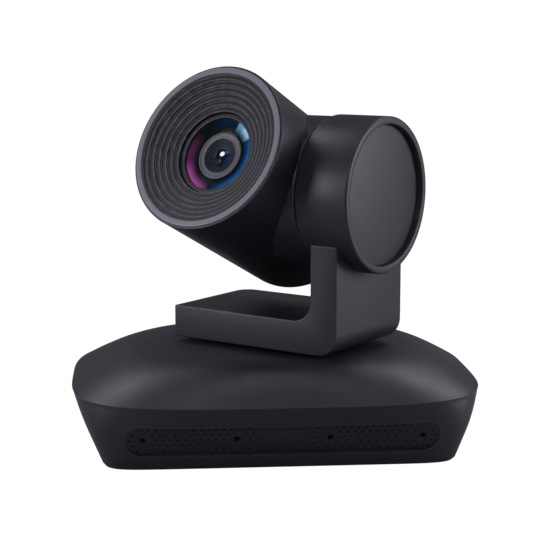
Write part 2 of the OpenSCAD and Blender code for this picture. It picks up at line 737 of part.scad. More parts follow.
module hood_ring() {
    color("#6a6a72") at_lens() rotate_extrude($fn = 128) polygon([[ring_in, head_front - 4.5],
        [ring_r, head_front - 4.5], [ring_r, head_front + 0.2], [ring_r - 0.5, head_front + 0.7],
        [ring_in + 0.5, head_front + 0.7], [ring_in, head_front + 0.2]]);
}

// Steps run down from the ring to the lens
module step_baffle() {
    w = (ring_in - 0.1 - baffle_in) / steps;
    color(dark) at_lens() rotate_extrude($fn = 128) polygon(concat(
        [[baffle_in, baffle_low - 2], [ring_in + 1, head_front - 7.6], [bore_r - 0.1, head_front - 7.6],
         [bore_r - 0.1, head_front - 4.5], [ring_in - 0.1, head_front - 4.5]],
        [for (i = [0 : steps - 1], j = [0, 1])
            [ring_in - 0.1 - (i + j) * w, baffle_top - i * step_fall]]));
}

module lens_retainer() {
    color("#16161a") at_lens() rotate_extrude($fn = 96) polygon([[glass_r, seat_z], [glass_r + 2.3, seat_z],
        [glass_r + 2.3, lens_top - 0.6], [glass_r + 1.7, lens_top], [glass_r + 0.6, lens_top],
        [glass_r, lens_top - 0.6]]);
}

// Glass with a domed front: flat edge, spherical cap
module glass(r, edge, rise) {
    rs = (r * r + rise * rise) / (2 * rise);
    cylinder(r = r, h = edge, $fn = 96);
    translate([0, 0, edge]) intersection() {
        translate([0, 0, rise - rs]) sphere(rs, $fn = 96);
        cylinder(r = r, h = rise + 1, $fn = 96);
    }
}

module front_lens() {
    color("#40506a") at_lens() translate([0, 0, glass_z]) {
        cylinder(r = glass_r + 1.2, h = seat_z - glass_z, $fn = 96);
        translate([0, 0, seat_z - glass_z]) glass(glass_r - 0.1, 0.2, 2.6);
    }
}

module lens_barrel() {
    color(dark) at_lens() difference() {
        union() {
            translate([0, 0, -12]) cylinder(r = 18, h = mount_z + 15, $fn = 96);
            translate([0, 0, mount_z + 3]) cylinder(r = glass_r + 2.3, h = seat_z - mount_z - 3, $fn = 96);
        }
        translate([0, 0, glass_z]) cylinder(r = glass_r + 1.3, h = 10, $fn = 96);
        translate([0, 0, glass_z - 8]) cylinder(r = 12.5, h = 10, $fn = 96);
        translate([0, 0, glass_z - 10]) cylinder(r = 11, h = 10, $fn = 96);
        translate([0, 0, -10]) cylinder(r = 14, h = glass_z + 0.5, $fn = 96);
        translate([0, 0, -13]) cylinder(r = 8, h = 10);
    }
}

module inner_ring() {
    color("#85858c") at_lens() translate([0, 0, glass_z - 6]) linear_extrude(4.5) ring2(12.4, 9.1);
}

module inner_lens() {
    color("#303a50") at_lens() translate([0, 0, glass_z - 8]) {
        cylinder(r = 12.4, h = 2, $fn = 96);
        translate([0, 0, 2]) glass(9, 0.2, 2);
    }
}

module lens_mount() {
    color("#77797d") at_lens() translate([0, 0, mount_z]) linear_extrude(3) difference() {
        circle(bore_r - 0.1, $fn = 96);
        circle(18.05, $fn = 96);
        for (a = [0 : 2]) rotate(90 + a * 120) translate([29, 0]) circle(5, $fn = 32);
    }
}

module guide_rods() {
    color(steel) at_lens() for (s = [-1, 1]) translate([0, s * 11.8, -10])
        cylinder(r = 0.9, h = glass_z + 0.5, $fn = 32);
}

module cell(ri, l) {
    linear_extrude(l) difference() {
        ring2(13.93, ri);
        for (s = [-1, 1]) translate([0, s * 11.8]) circle(0.96, $fn = 32);
    }
    linear_extrude(1) ring2(ri + 0.5, ri - 1.2);
}

zoom_z = 13;
focus_z = -3;
module zoom_cell() {
    color("#3c3c40") at_lens() translate([0, 0, zoom_z]) cell(9, 5);
}

module zoom_lens() {
    color("#405a50") at_lens() translate([0, 0, zoom_z + 1]) cylinder(r = 8.9, h = 3);
}

module focus_cell() {
    color("#3c3c40") at_lens() translate([0, 0, focus_z]) cell(8, 4);
}

module focus_lens() {
    color("#405a50") at_lens() translate([0, 0, focus_z + 1]) cylinder(r = 7.9, h = 2.4);
}

module sensor_board() {
    color(green) at_lens() translate([0, 0, -13.6]) linear_extrude(1.6) square([34, 30], center = true);
}

module image_sensor() {
    color("#202024") at_lens() translate([0, 0, -12]) linear_extrude(1.4) square([12, 9], center = true);
}

module head_heat_sink() {
    color("#8a8c90") at_lens() {
        translate([0, 0, -15.6]) linear_extrude(2) square([30, 26], center = true);
        translate([0, 0, -22]) linear_extrude(6.4) for (i = [-3 : 3]) translate([i * 4.4, 0])
            square([1.4, 26], center = true);
    }
}

module tilt_shaft() {
    color(steel) at_head() rotate([0, 90, 0]) difference() {
        union() {
            translate([0, 0, hub_end - wall - 2.5]) cylinder(r = tilt_shaft_r + 7, h = 2.5);
            translate([0, 0, hub_end - wall - 2.5]) cylinder(r = tilt_shaft_r, h = gear_x + 5 - hub_end + wall + 2.5);
        }
        translate([0, 0, gear_x + 4]) rotate_extrude() translate([tilt_shaft_r - 0.6, 0]) square([2, 0.8]);
        translate([0, 0, 10]) cylinder(r = tilt_shaft_r - 2, h = 60);
    }
}

module tilt_gear() {
    color("#d8d4c4") at_head() rotate([0, 90, 0]) translate([0, 0, gear_x]) linear_extrude(4) difference() {
        rotate(180 + tilt_rest + 180 / tilt_teeth) gear2(tilt_teeth, tilt_mod);
        circle(tilt_shaft_r + 0.01);
    }
}

module tilt_clip() {
    color(steel) at_head() rotate([0, 90, 0]) translate([0, 0, gear_x + 4]) linear_extrude(0.7) difference() {
        ring2(tilt_shaft_r + 2, tilt_shaft_r - 0.55);
        translate([0, -1.5]) square([9, 3]);
    }
}

base_shell();
base_plate();
rubber_feet();
base_screws();
tripod_insert();
mic_grille();
ir_window();
mic_board();
mic_capsules();
ir_receiver();
main_board();
processor();
heat_sink();
port_panel();
dc_jack();
usb_port();
hdmi_port();
lan_port();
audio_jack();
pan_frame();
pan_frame_screws();
pan_bearing();
pan_motor();
pan_pinion();
yoke_bracket();
yoke_cover();
yoke_cover_screws();
pan_shaft();
pan_gear();
pan_clip();
drum_housing();
drum_cover();
tilt_bearing();
tilt_motor_plate();
tilt_motor();
motor_plate_screws();
tilt_pinion();
head_shell();
head_rear();
head_screws();
hood_ring();
step_baffle();
lens_retainer();
front_lens();
lens_barrel();
inner_ring();
inner_lens();
lens_mount();
guide_rods();
zoom_cell();
zoom_lens();
focus_cell();
focus_lens();
sensor_board();
image_sensor();
head_heat_sink();
tilt_shaft();
tilt_gear();
tilt_clip();
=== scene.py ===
"""Looks of a conference pan-tilt-zoom camera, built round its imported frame.

Lengths in the property groups are metres. Profiles in the operators are written in millimetres
and turned into metres by the functions that make the meshes.
"""

import functools
import json
import math

import bmesh
import bpy
from bpy.props import FloatProperty, FloatVectorProperty, IntProperty, PointerProperty
from mathutils import Matrix, Vector


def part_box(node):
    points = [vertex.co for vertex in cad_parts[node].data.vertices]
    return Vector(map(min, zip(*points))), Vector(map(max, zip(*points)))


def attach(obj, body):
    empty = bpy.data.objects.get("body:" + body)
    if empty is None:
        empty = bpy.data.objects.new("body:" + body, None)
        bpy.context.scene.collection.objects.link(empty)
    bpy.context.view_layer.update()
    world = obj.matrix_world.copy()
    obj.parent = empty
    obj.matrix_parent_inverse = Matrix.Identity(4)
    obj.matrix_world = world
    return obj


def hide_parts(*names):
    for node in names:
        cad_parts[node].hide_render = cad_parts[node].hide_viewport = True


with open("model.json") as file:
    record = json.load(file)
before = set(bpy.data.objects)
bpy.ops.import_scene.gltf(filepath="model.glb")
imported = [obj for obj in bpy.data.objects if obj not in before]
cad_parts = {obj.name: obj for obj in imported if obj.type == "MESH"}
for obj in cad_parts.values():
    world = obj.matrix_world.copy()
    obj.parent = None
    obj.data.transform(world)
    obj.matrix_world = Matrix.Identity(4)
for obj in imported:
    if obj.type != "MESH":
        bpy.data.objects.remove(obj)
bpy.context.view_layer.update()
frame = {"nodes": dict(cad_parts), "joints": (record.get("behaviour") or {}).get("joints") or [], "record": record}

bl_info = {
    "name": "Conference camera",
    "version": (1, 0, 0),
    "blender": (4, 5, 0),
    "location": "View3D > Sidebar > Camera",
    "description": "Casings, lens, microphone bar and finishes of a pan-tilt-zoom camera",
    "category": "Object",
}

MM = 0.001
JOINTS = {j["name"]: j for j in frame["joints"]}
SLOT_OF = {s["node"]: s["material_slot"] for s in frame["record"]["subparts"]}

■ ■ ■

■ What the task requires
Exactly the lines from the line containing "head_shell();" to the line containing "before = set(bpy.data.objects)", both included, are to be set down; no other line belongs in the answer.

■ Right answer
head_shell();
head_rear();
head_screws();
hood_ring();
step_baffle();
lens_retainer();
front_lens();
lens_barrel();
inner_ring();
inner_lens();
lens_mount();
guide_rods();
zoom_cell();
zoom_lens();
focus_cell();
focus_lens();
sensor_board();
image_sensor();
head_heat_sink();
tilt_shaft();
tilt_gear();
tilt_clip();
=== scene.py ===
"""Looks of a conference pan-tilt-zoom camera, built round its imported frame.

Lengths in the property groups are metres. Profiles in the operators are written in millimetres
and turned into metres by the functions that make the meshes.
"""

import functools
import json
import math

import bmesh
import bpy
from bpy.props import FloatProperty, FloatVectorProperty, IntProperty, PointerProperty
from mathutils import Matrix, Vector


def part_box(node):
    points = [vertex.co for vertex in cad_parts[node].data.vertices]
    return Vector(map(min, zip(*points))), Vector(map(max, zip(*points)))


def attach(obj, body):
    empty = bpy.data.objects.get("body:" + body)
    if empty is None:
        empty = bpy.data.objects.new("body:" + body, None)
        bpy.context.scene.collection.objects.link(empty)
    bpy.context.view_layer.update()
    world = obj.matrix_world.copy()
    obj.parent = empty
    obj.matrix_parent_inverse = Matrix.Identity(4)
    obj.matrix_world = world
    return obj


def hide_parts(*names):
    for node in names:
        cad_parts[node].hide_render = cad_parts[node].hide_viewport = True


with open("model.json") as file:
    record = json.load(file)
before = set(bpy.data.objects)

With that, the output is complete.